Au sein ce ce mouvement frériste, coexistent une force armée, les « Fajr » (1), et des représentants politiques, comme leur seul élu au Parlement, Imad al-Hout, un médecin formé en France devenu le député du Beyrouth ouest sunnite(2). Un peu à la façon du Hezbollah, un pied au Parlement et un autre dans une milice armée redoutable. Dans les années 1990, la Jamaa Islamiya refusait de participer au Parlement libanais qu’il considérait comme non islamique. Souvent le Frère Musulman varie!

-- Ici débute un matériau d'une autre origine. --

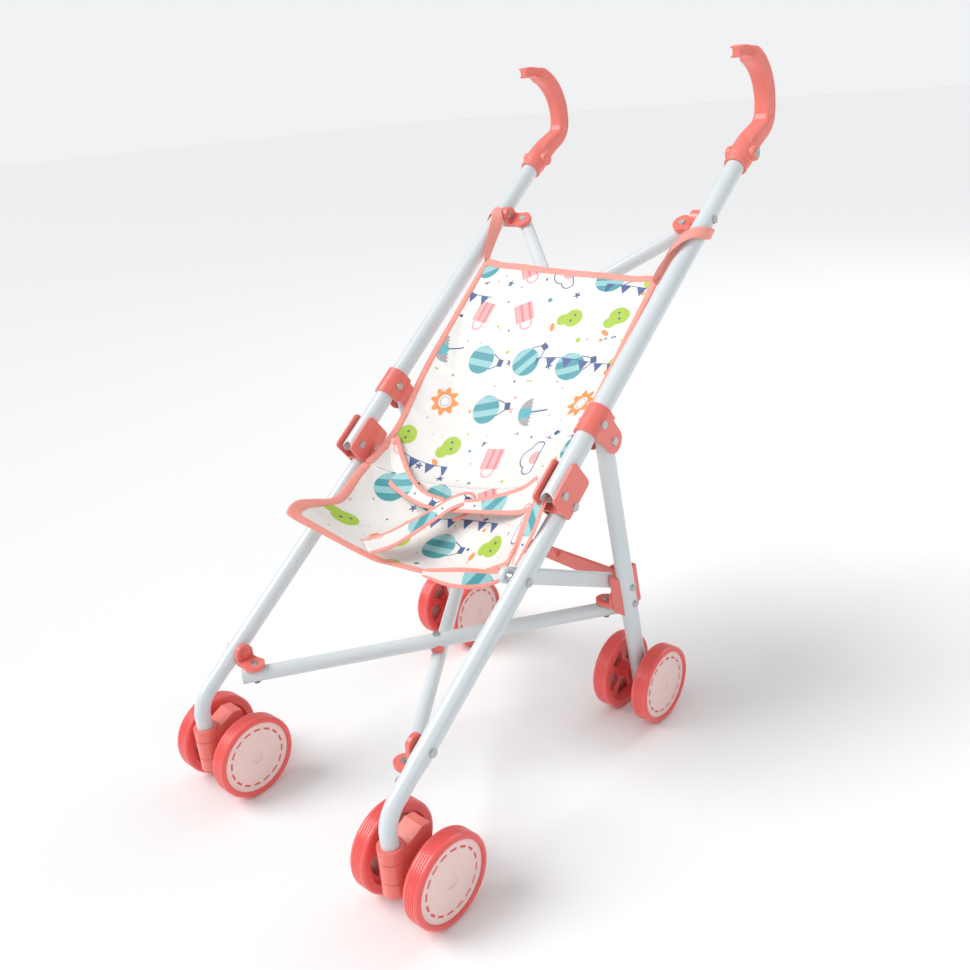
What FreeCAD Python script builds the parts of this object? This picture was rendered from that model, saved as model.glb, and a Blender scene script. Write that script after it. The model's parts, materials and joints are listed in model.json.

On les découvre collaborant désormais avec le Hezbollah chiite, pour qui ils constituent une caution sunnite inespérée. Sur fond d’un soutien financier de l’Iran chiite qu’ils ont toujours ménagé, de personnalités koweitiennes et d’ONG islamiques. Ce trésor de guerre qui leur permet une influence non négligeable dans un Liban miné par la crise économique.
La Jordanie dans la ligne de mire
La découverte récente d’une cellule affiliée aux Frères musulmans en Jordanie, accusée d’avoir reçu un entraînement militaire au Liban, jette une lumière nouvelle sur les ambitions régionales de l’Iran. Pour Téhéran, la Jordanie représente un maillon clé pour l’expansion de son influence, à l’image de ce qui a été réalisé au Liban, en Irak, au Yémen et à Gaza.
La crainte exprimée par les autorités jordaniennes est claire : la constitution de milices pro-iraniennes camouflées sous des slogans de soutien à la Palestine, mais œuvrant à la déstabilisation interne. Une stratégie déjà bien rodée ailleurs dans la région.
Ainsi, malgré leurs différences confessionnelles, l’Iran et certains courants des Frères musulmans semblent partager une ambition commune : remodeler l’ordre régional au détriment des régimes en place. Une convergence qui soulève de nombreuses interrogations sur l’autonomie réelle de ces groupes et sur leur rôle dans les conflits en cours.
Si cette dynamique se confirme, les conséquences pourraient être majeures, non seulement pour la Jordanie, mais pour l’ensemble du Moyen-Orient.